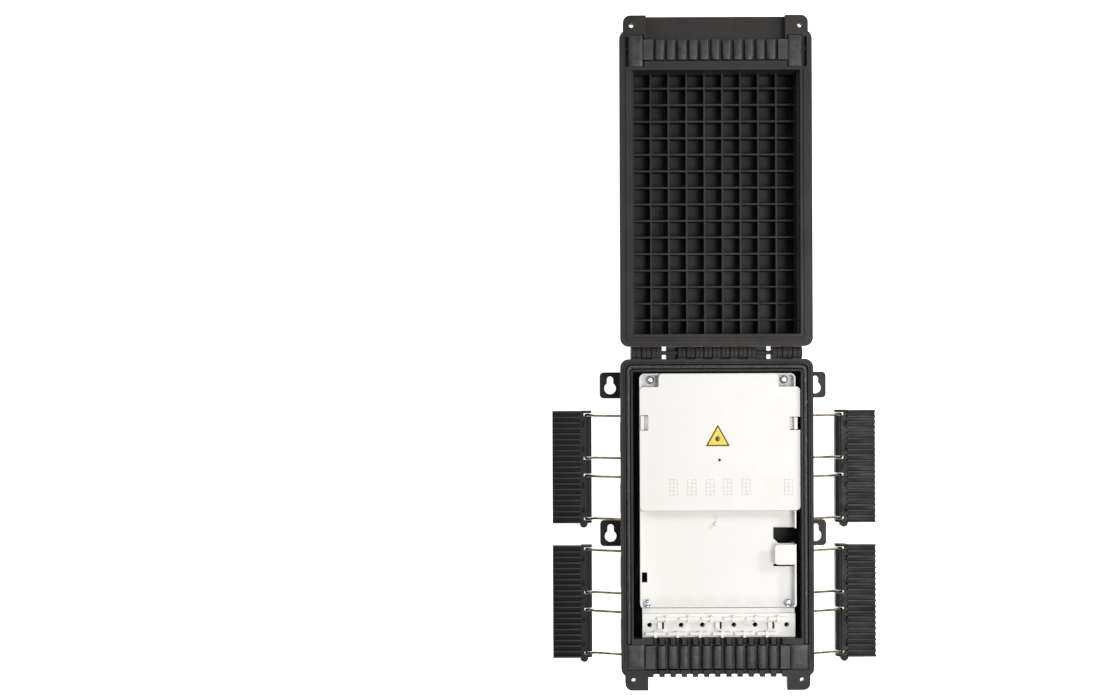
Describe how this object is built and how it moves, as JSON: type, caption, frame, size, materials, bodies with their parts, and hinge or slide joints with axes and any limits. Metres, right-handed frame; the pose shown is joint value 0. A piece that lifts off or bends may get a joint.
====================
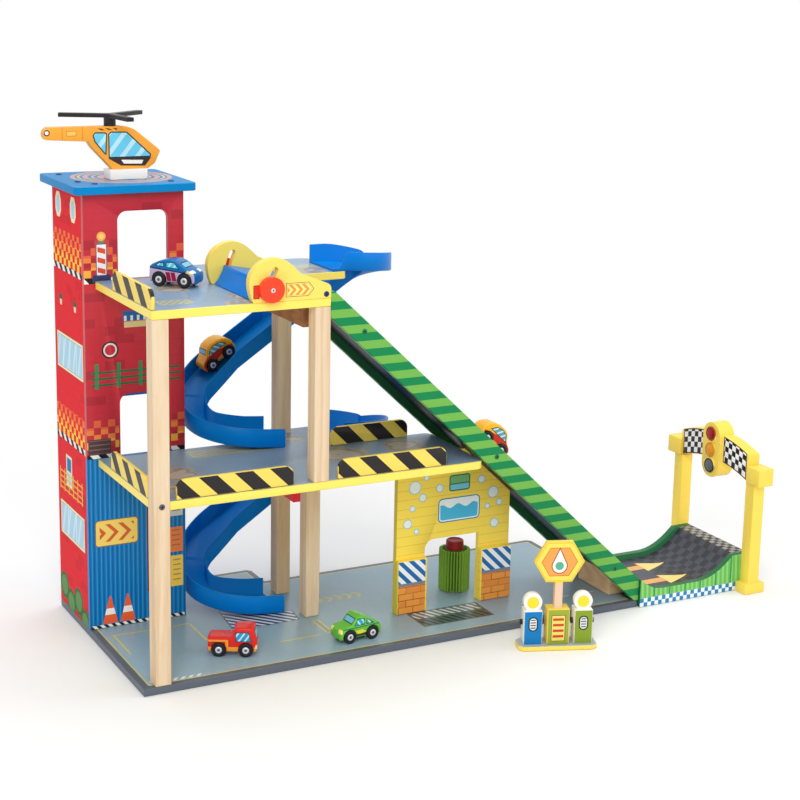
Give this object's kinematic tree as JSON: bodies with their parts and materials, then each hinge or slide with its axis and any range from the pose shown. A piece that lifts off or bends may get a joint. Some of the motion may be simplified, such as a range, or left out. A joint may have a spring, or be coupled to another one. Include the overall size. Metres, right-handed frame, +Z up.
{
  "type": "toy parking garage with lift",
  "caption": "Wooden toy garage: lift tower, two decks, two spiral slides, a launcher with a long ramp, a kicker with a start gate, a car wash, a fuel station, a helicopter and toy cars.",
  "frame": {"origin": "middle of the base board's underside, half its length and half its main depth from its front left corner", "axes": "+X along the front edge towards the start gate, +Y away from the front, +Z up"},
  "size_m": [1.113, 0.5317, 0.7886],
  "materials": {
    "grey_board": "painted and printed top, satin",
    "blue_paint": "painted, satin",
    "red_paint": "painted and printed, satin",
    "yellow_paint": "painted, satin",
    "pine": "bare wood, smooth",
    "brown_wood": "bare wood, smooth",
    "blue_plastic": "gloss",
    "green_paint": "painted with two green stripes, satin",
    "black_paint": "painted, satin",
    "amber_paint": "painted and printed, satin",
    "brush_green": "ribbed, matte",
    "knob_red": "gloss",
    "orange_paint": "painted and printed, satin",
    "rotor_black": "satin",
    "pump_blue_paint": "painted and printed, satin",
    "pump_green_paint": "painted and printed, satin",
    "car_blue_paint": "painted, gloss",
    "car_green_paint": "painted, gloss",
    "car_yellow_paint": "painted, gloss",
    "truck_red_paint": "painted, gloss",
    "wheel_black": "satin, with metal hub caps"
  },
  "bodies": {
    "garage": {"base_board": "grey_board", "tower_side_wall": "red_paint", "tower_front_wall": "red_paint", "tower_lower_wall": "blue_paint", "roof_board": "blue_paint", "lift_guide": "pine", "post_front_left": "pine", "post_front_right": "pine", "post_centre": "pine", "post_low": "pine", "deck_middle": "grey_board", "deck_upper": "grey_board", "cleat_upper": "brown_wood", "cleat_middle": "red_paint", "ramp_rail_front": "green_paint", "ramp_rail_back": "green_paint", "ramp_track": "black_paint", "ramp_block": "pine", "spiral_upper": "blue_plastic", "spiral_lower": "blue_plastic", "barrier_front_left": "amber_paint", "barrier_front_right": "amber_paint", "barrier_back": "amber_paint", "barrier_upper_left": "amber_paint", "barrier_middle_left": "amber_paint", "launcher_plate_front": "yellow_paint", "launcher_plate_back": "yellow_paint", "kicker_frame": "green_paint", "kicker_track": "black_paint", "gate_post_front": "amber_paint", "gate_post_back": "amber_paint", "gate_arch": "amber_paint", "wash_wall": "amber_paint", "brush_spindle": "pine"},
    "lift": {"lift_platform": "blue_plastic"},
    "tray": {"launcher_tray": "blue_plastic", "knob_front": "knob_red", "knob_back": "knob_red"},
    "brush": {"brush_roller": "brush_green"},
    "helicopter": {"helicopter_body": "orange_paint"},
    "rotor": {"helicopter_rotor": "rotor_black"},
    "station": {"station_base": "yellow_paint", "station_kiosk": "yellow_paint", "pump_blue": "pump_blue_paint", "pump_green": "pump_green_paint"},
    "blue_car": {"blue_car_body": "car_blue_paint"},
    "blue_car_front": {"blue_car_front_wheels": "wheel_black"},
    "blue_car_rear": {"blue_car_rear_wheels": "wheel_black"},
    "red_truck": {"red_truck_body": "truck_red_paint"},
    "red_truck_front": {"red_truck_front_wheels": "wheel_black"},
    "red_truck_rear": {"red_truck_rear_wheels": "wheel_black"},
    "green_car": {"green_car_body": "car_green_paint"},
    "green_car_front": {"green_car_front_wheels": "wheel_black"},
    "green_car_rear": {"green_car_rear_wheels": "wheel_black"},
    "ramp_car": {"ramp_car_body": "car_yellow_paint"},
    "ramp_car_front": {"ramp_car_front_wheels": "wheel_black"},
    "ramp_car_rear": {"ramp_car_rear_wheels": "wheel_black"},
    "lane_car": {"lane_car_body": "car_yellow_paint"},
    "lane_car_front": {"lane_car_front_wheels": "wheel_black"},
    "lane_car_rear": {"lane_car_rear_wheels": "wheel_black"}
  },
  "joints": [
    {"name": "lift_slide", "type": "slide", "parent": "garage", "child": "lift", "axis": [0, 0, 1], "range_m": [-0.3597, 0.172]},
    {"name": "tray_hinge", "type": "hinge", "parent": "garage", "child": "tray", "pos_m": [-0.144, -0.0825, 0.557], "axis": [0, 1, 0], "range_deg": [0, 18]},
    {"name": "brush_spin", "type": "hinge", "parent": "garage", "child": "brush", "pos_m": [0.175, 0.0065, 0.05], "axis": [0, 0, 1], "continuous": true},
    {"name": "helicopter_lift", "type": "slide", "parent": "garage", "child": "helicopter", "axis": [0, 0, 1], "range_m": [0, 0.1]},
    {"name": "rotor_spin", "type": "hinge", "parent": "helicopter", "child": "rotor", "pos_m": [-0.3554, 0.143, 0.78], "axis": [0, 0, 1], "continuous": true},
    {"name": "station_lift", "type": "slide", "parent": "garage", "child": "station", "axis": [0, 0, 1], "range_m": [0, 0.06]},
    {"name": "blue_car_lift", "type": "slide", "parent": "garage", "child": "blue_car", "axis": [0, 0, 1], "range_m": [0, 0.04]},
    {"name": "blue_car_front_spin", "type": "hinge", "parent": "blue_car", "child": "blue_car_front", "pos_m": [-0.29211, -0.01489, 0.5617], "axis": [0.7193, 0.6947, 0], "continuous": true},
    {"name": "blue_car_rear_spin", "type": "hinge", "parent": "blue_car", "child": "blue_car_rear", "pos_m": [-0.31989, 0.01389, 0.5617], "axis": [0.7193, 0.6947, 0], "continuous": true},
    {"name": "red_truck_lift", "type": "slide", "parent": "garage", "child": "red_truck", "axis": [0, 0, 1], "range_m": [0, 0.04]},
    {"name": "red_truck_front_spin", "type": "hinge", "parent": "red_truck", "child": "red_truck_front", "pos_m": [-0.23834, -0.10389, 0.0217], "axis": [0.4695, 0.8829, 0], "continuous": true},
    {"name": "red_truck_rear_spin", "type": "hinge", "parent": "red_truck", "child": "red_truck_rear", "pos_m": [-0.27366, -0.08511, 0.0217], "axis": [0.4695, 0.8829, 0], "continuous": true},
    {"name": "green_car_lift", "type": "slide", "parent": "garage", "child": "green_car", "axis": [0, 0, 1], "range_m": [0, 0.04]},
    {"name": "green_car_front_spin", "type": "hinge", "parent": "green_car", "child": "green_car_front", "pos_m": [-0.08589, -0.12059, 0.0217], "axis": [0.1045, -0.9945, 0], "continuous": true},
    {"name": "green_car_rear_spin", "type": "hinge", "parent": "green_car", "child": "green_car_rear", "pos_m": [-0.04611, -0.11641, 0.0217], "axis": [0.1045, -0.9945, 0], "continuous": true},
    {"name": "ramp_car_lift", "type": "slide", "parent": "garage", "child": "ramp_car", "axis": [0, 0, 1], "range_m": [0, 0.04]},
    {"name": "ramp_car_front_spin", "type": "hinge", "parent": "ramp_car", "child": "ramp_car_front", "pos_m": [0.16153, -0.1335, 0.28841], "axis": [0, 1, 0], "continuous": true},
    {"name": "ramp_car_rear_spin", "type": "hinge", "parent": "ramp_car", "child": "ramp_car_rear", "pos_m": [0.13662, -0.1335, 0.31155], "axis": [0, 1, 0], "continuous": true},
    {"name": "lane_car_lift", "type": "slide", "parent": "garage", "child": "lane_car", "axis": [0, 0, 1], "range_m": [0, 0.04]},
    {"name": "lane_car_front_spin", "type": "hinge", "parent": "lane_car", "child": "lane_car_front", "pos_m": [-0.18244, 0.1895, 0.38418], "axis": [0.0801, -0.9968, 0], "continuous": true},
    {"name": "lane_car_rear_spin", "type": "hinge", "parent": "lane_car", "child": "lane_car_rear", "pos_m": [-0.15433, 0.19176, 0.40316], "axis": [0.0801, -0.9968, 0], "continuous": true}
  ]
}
====================
▸ **Problem to work on**
Gather each line of the listing containing the word "object" and show it.

▸ **Written answer**
Describe how this object is built and how it moves, as JSON: type, caption, frame, size, materials, bodies with their parts, and hinge or slide joints with axes and any limits. Metres, right-handed frame; the pose shown is joint value 0. A piece that lifts off or bends may get a joint.
Give this object's kinematic tree as JSON: bodies with their parts and materials, then each hinge or slide with its axis and any range from the pose shown. A piece that lifts off or bends may get a joint. Some of the motion may be simplified, such as a range, or left out. A joint may have a spring, or be coupled to another one. Include the overall size. Metres, right-handed frame, +Z up.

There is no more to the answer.